* [Goal] Extract the listing below in full, unchanged.

[start Listed entries]

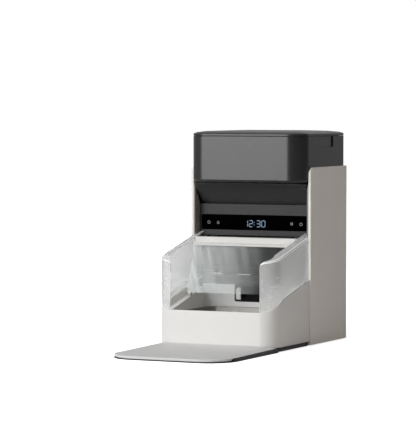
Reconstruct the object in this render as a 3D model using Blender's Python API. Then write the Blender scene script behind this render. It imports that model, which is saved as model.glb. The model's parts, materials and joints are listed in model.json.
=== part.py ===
"""A microchip pet feeder: a hopper on a dark column, a walled bowl base and a sliding clear cover.

Metres, +Z up. +X is the right side seen from the front, +Y is the back.
The origin is the middle of the whole footprint, on the floor.
"""

import math

import bmesh
import bpy
from mathutils import Vector

# Driving dimensions of the whole feeder.
WIDTH = 0.2
PANEL_DEPTH = 0.1398
STEP_REACH = 0.295
BASE_REACH = 0.1273
HOPPER_FLOOR = 0.2457
TANK_HEIGHT = 0.071
TRACK_SLOPE = 0.245

# Fits and general values.
FIT = 0.0003
RUN_GAP = 0.0004
SHAFT_GAP = 0.00008
OVERRUN = 0.004
EDGE = 0.0008
WALL = 0.0025
ARC_STEPS = 6
PLAN_STEPS = 12
SMALL_STEPS = 3
FEW_STEPS = 2
TURN_STEPS = 20
SMALL_TURN_STEPS = 12
CUSP = 0.0001

# Places that the driving dimensions set.
BACK_Y = (PANEL_DEPTH + STEP_REACH) / 2
EDGE_Y = BACK_Y - PANEL_DEPTH
STEP_FRONT_Y = EDGE_Y - STEP_REACH
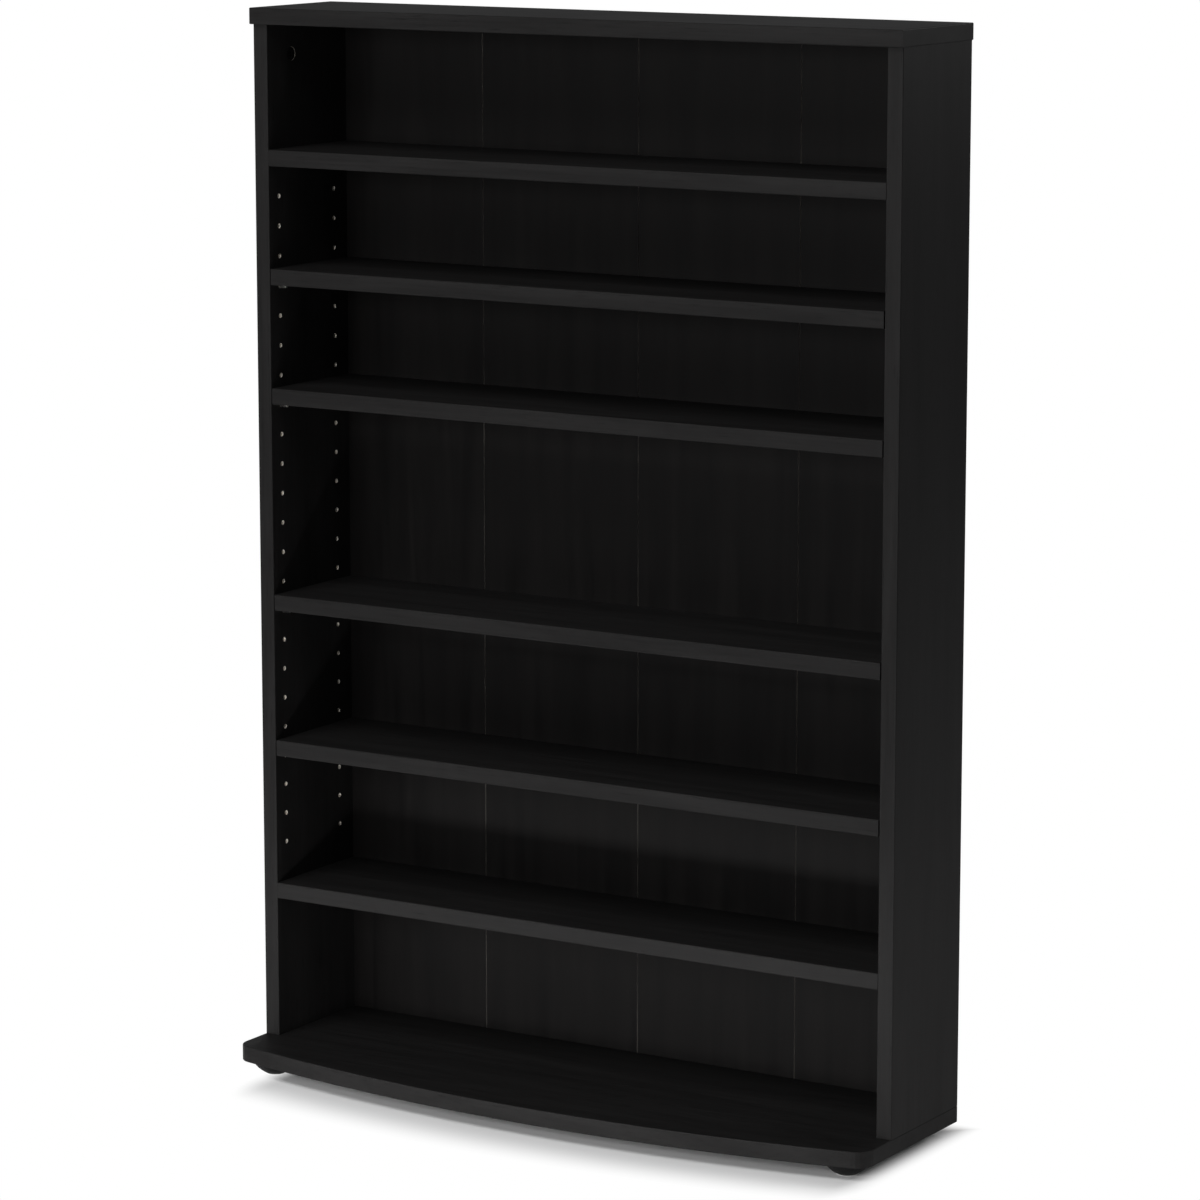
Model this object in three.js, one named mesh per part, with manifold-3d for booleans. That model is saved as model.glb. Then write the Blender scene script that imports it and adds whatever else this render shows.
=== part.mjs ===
import * as THREE from "three";
import { mergeVertices } from "three/addons/utils/BufferGeometryUtils.js";
import Module from "manifold-3d";

// An open shelf unit for disc cases. Lengths are in millimetres, Z is up and the front faces -Y.
// The origin is on the floor, under the middle of the bounding box. Left is -X.

// Boards
const boardThickness = 18;
const outerWidth = 800; // over the outer faces of the side panels
const sideDepth = 150;
const sideHeight = 1135;
const topSideOverhang = 1.5;
const topFrontOverhang = 5;
const edgeRounding = 1;

// The base runs out in front of the side panels, with a bowed front edge.
const baseReach = 100; // at the middle of the bow
const baseBow = 45; // how far the middle of the bow stands ahead of its ends
const baseCornerRadius = 20;

// The fixed shelves leave these clear heights under the top panel and over the base.
const topBayHeight = 136;
const bottomBayHeight = 159;

// Pin holes: rows count down from the top row, and each adjustable shelf lies over one row.
const topRowDrop = 34; // below the underside of the upper fixed shelf
const leastRowRise = 40; // of the lowest row, above the top of the lower fixed shelf
const rowPitch = 33;
const shelfRowShares = [0.136, 0.318, 0.636, 0.864];
const frontColumnInset = 19;
const rearColumnInset = 26;
const pinHoleRadius = 2.6;
const pinHoleDepth = 10;
const pinRadius = 2.2;
const pinEmbed = 9.5;
const pinReach = 9;
const pinChamfer = 0.5;

// Play round an adjustable shelf
const shelfEndPlay = 1.2;
const shelfRearPlay = 1.5;
const seatGap = 0.3;

// Back: four leaves of thin board with a tape over each fold
const backThickness = 3;
const backSideMargin = 2;
const backTopMargin = 3;
const backBottomMargin = 3;
const leafCount = 4;
const foldGap = 1;
const tapeWidth = 24;
const tapeThickness = 0.4;

// Glides under the base
const footHeight = 15;
const footFlangeRadius = 25;
const footFlangeDrop = 1;
const footBowlRadius = 22.5; // the bowl bulges towards this radius and drop
const footBowlDrop = 8;
const footSoleRadius = 10;
const footStemRadius = 5;
const footStemLength = 10;
const footSideInset = 35;
const footFrontReach = 31; // centre ahead of the side panels' front faces
const footRearInset = 31;

// Joint at each end of the top panel and of the fixed shelves: cam lock, cam bolt and dowel
const camInset = 45; // from the front faces of the side panels
const dowelInset = 105;
const camDistance = 34; // from the joint's face to the middle of the cam
const camRadius = 7.5;
const camDepth = 12;
const camSlotLength = 7;
const camSlotWidth = 1.4;
const camSlotDepth = 2;
const boltThreadRadius = 2.5;
const boltThreadLength = 11;
const boltShaftRadius = 3;
const boltNeckRadius = 1.8;
const boltNeckLength = 3;
const boltHeadRadius = 3.2;
const boltHeadLength = 3;
const dowelRadius = 4;
const dowelInPanel = 10;
const dowelInBoard = 19;
const dowelChamfer = 1;

// Long screws up through the base into the side panels
const screwFrontInset = 35;
const screwRearInset = 55;
const screwHeadRadius = 4.8;
const screwHeadThickness = 3;
const screwHeadSink = 1;
const screwShankRadius = 3.2;
const screwThreadRadius = 2.5;
const screwThreadLength = 32;
const screwPointLength = 3;

const fitGap = 0.4; // between a turned piece and its bore
const overcut = 1; // how far a bore's cutter stands out of the board
const weldDistance = 0.0001;

const edgeSegments = 3;
const cornerSegments = 6;
const bowSegments = 40;
const holeSides = 12;
const turnedSides = 12;
const footSides = 32;
const bowlSegments = 6;
const coordinates = 3;

const quarterTurn = Math.PI / 2;
const halfTurn = Math.PI;

// Places worked out from the sizes above
const totalDepth = baseReach + sideDepth + backThickness + tapeThickness;
const frontFace = baseReach - totalDepth / 2;
const rearFace = frontFace + sideDepth;
const backFace = rearFace + backThickness;
const halfWidth = outerWidth / 2;
const innerHalfWidth = halfWidth - boardThickness;
const baseUnderside = footHeight;
const baseTop = baseUnderside + boardThickness;
const sideTop = baseTop + sideHeight;
const topFace = sideTop + boardThickness;
const upperShelfUnderside = sideTop - topBayHeight - boardThickness;
const lowerShelfUnderside = baseTop + bottomBayHeight;
const topRow = upperShelfUnderside - topRowDrop;
const leastRow = lowerShelfUnderside + boardThickness + leastRowRise;
const lastRow = Math.floor((topRow - leastRow) / rowPitch);
const shelfRows = shelfRowShares.map((share) => Math.round(share * lastRow));
const fixedShelves = { upper: upperShelfUnderside, lower: lowerShelfUnderside };
const pinColumns = {
  front: frontFace + frontColumnInset,
  rear: rearFace - rearColumnInset,
};
const sides = { left: -1, right: 1 };

const finishes = {
  laminate: { color: 0x232021, roughness: 0.42, metalness: 0 },
  hardboard: { color: 0x1a1718, roughness: 0.6, metalness: 0 },
  tape: { color: 0x2a2626, roughness: 0.7, metalness: 0 },
  plastic: { color: 0x111111, roughness: 0.45, metalness: 0 },
  nickel: { color: 0xb9b6ae, roughness: 0.3, metalness: 1 },
  zinc: { color: 0x8d8f92, roughness: 0.45, metalness: 1 },
  darkZinc: { color: 0x2e2e2f, roughness: 0.4, metalness: 1 },
  beech: { color: 0xc9a677, roughness: 0.7, metalness: 0 },
};

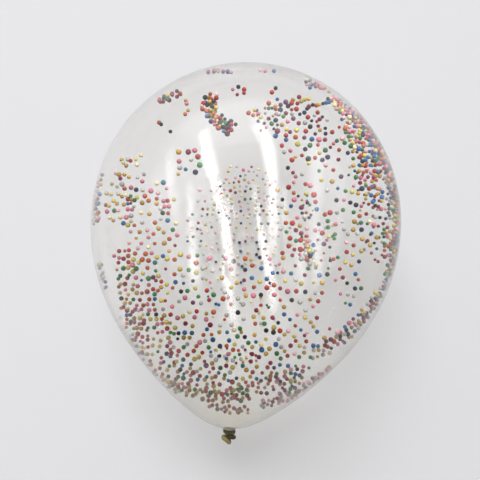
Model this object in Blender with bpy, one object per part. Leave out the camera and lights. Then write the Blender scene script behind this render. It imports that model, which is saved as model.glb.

[end Listed entries]

* [The solution]
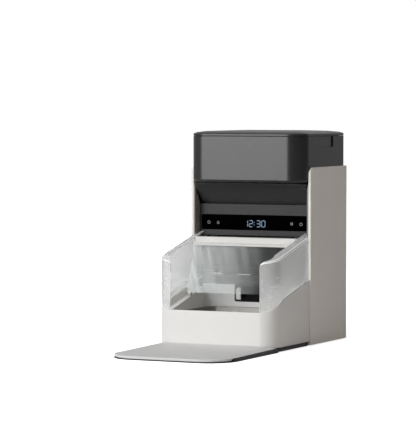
Reconstruct the object in this render as a 3D model using Blender's Python API. Then write the Blender scene script behind this render. It imports that model, which is saved as model.glb. The model's parts, materials and joints are listed in model.json.
=== part.py ===
"""A microchip pet feeder: a hopper on a dark column, a walled bowl base and a sliding clear cover.

Metres, +Z up. +X is the right side seen from the front, +Y is the back.
The origin is the middle of the whole footprint, on the floor.
"""

import math

import bmesh
import bpy
from mathutils import Vector

# Driving dimensions of the whole feeder.
WIDTH = 0.2
PANEL_DEPTH = 0.1398
STEP_REACH = 0.295
BASE_REACH = 0.1273
HOPPER_FLOOR = 0.2457
TANK_HEIGHT = 0.071
TRACK_SLOPE = 0.245

# Fits and general values.
FIT = 0.0003
RUN_GAP = 0.0004
SHAFT_GAP = 0.00008
OVERRUN = 0.004
EDGE = 0.0008
WALL = 0.0025
ARC_STEPS = 6
PLAN_STEPS = 12
SMALL_STEPS = 3
FEW_STEPS = 2
TURN_STEPS = 20
SMALL_TURN_STEPS = 12
CUSP = 0.0001

# Places that the driving dimensions set.
BACK_Y = (PANEL_DEPTH + STEP_REACH) / 2
EDGE_Y = BACK_Y - PANEL_DEPTH
STEP_FRONT_Y = EDGE_Y - STEP_REACH
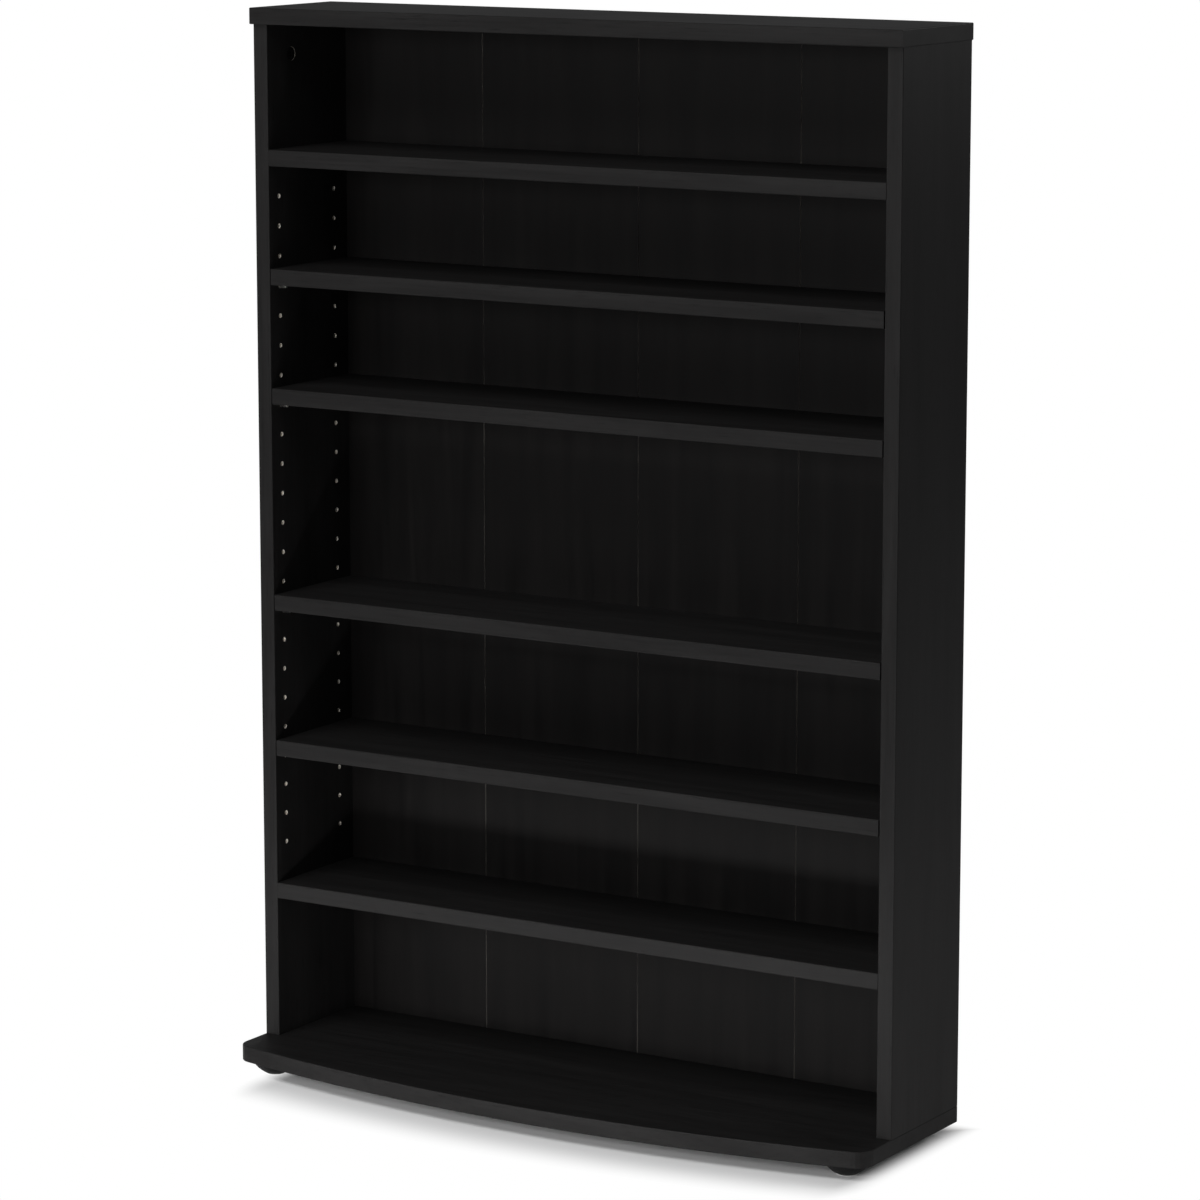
Model this object in three.js, one named mesh per part, with manifold-3d for booleans. That model is saved as model.glb. Then write the Blender scene script that imports it and adds whatever else this render shows.
=== part.mjs ===
import * as THREE from "three";
import { mergeVertices } from "three/addons/utils/BufferGeometryUtils.js";
import Module from "manifold-3d";

// An open shelf unit for disc cases. Lengths are in millimetres, Z is up and the front faces -Y.
// The origin is on the floor, under the middle of the bounding box. Left is -X.

// Boards
const boardThickness = 18;
const outerWidth = 800; // over the outer faces of the side panels
const sideDepth = 150;
const sideHeight = 1135;
const topSideOverhang = 1.5;
const topFrontOverhang = 5;
const edgeRounding = 1;

// The base runs out in front of the side panels, with a bowed front edge.
const baseReach = 100; // at the middle of the bow
const baseBow = 45; // how far the middle of the bow stands ahead of its ends
const baseCornerRadius = 20;

// The fixed shelves leave these clear heights under the top panel and over the base.
const topBayHeight = 136;
const bottomBayHeight = 159;

// Pin holes: rows count down from the top row, and each adjustable shelf lies over one row.
const topRowDrop = 34; // below the underside of the upper fixed shelf
const leastRowRise = 40; // of the lowest row, above the top of the lower fixed shelf
const rowPitch = 33;
const shelfRowShares = [0.136, 0.318, 0.636, 0.864];
const frontColumnInset = 19;
const rearColumnInset = 26;
const pinHoleRadius = 2.6;
const pinHoleDepth = 10;
const pinRadius = 2.2;
const pinEmbed = 9.5;
const pinReach = 9;
const pinChamfer = 0.5;

// Play round an adjustable shelf
const shelfEndPlay = 1.2;
const shelfRearPlay = 1.5;
const seatGap = 0.3;

// Back: four leaves of thin board with a tape over each fold
const backThickness = 3;
const backSideMargin = 2;
const backTopMargin = 3;
const backBottomMargin = 3;
const leafCount = 4;
const foldGap = 1;
const tapeWidth = 24;
const tapeThickness = 0.4;

// Glides under the base
const footHeight = 15;
const footFlangeRadius = 25;
const footFlangeDrop = 1;
const footBowlRadius = 22.5; // the bowl bulges towards this radius and drop
const footBowlDrop = 8;
const footSoleRadius = 10;
const footStemRadius = 5;
const footStemLength = 10;
const footSideInset = 35;
const footFrontReach = 31; // centre ahead of the side panels' front faces
const footRearInset = 31;

// Joint at each end of the top panel and of the fixed shelves: cam lock, cam bolt and dowel
const camInset = 45; // from the front faces of the side panels
const dowelInset = 105;
const camDistance = 34; // from the joint's face to the middle of the cam
const camRadius = 7.5;
const camDepth = 12;
const camSlotLength = 7;
const camSlotWidth = 1.4;
const camSlotDepth = 2;
const boltThreadRadius = 2.5;
const boltThreadLength = 11;
const boltShaftRadius = 3;
const boltNeckRadius = 1.8;
const boltNeckLength = 3;
const boltHeadRadius = 3.2;
const boltHeadLength = 3;
const dowelRadius = 4;
const dowelInPanel = 10;
const dowelInBoard = 19;
const dowelChamfer = 1;

// Long screws up through the base into the side panels
const screwFrontInset = 35;
const screwRearInset = 55;
const screwHeadRadius = 4.8;
const screwHeadThickness = 3;
const screwHeadSink = 1;
const screwShankRadius = 3.2;
const screwThreadRadius = 2.5;
const screwThreadLength = 32;
const screwPointLength = 3;

const fitGap = 0.4; // between a turned piece and its bore
const overcut = 1; // how far a bore's cutter stands out of the board
const weldDistance = 0.0001;

const edgeSegments = 3;
const cornerSegments = 6;
const bowSegments = 40;
const holeSides = 12;
const turnedSides = 12;
const footSides = 32;
const bowlSegments = 6;
const coordinates = 3;

const quarterTurn = Math.PI / 2;
const halfTurn = Math.PI;

// Places worked out from the sizes above
const totalDepth = baseReach + sideDepth + backThickness + tapeThickness;
const frontFace = baseReach - totalDepth / 2;
const rearFace = frontFace + sideDepth;
const backFace = rearFace + backThickness;
const halfWidth = outerWidth / 2;
const innerHalfWidth = halfWidth - boardThickness;
const baseUnderside = footHeight;
const baseTop = baseUnderside + boardThickness;
const sideTop = baseTop + sideHeight;
const topFace = sideTop + boardThickness;
const upperShelfUnderside = sideTop - topBayHeight - boardThickness;
const lowerShelfUnderside = baseTop + bottomBayHeight;
const topRow = upperShelfUnderside - topRowDrop;
const leastRow = lowerShelfUnderside + boardThickness + leastRowRise;
const lastRow = Math.floor((topRow - leastRow) / rowPitch);
const shelfRows = shelfRowShares.map((share) => Math.round(share * lastRow));
const fixedShelves = { upper: upperShelfUnderside, lower: lowerShelfUnderside };
const pinColumns = {
  front: frontFace + frontColumnInset,
  rear: rearFace - rearColumnInset,
};
const sides = { left: -1, right: 1 };

const finishes = {
  laminate: { color: 0x232021, roughness: 0.42, metalness: 0 },
  hardboard: { color: 0x1a1718, roughness: 0.6, metalness: 0 },
  tape: { color: 0x2a2626, roughness: 0.7, metalness: 0 },
  plastic: { color: 0x111111, roughness: 0.45, metalness: 0 },
  nickel: { color: 0xb9b6ae, roughness: 0.3, metalness: 1 },
  zinc: { color: 0x8d8f92, roughness: 0.45, metalness: 1 },
  darkZinc: { color: 0x2e2e2f, roughness: 0.4, metalness: 1 },
  beech: { color: 0xc9a677, roughness: 0.7, metalness: 0 },
};

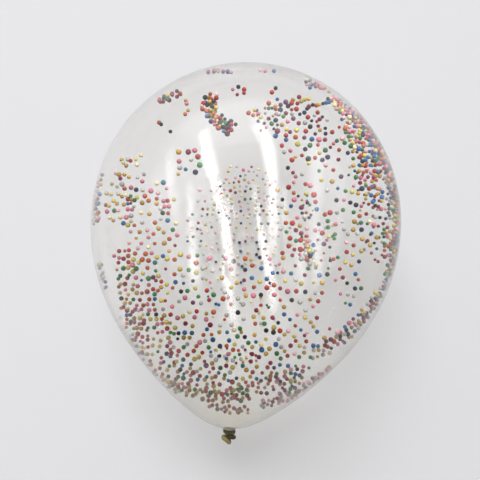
Model this object in Blender with bpy, one object per part. Leave out the camera and lights. Then write the Blender scene script behind this render. It imports that model, which is saved as model.glb.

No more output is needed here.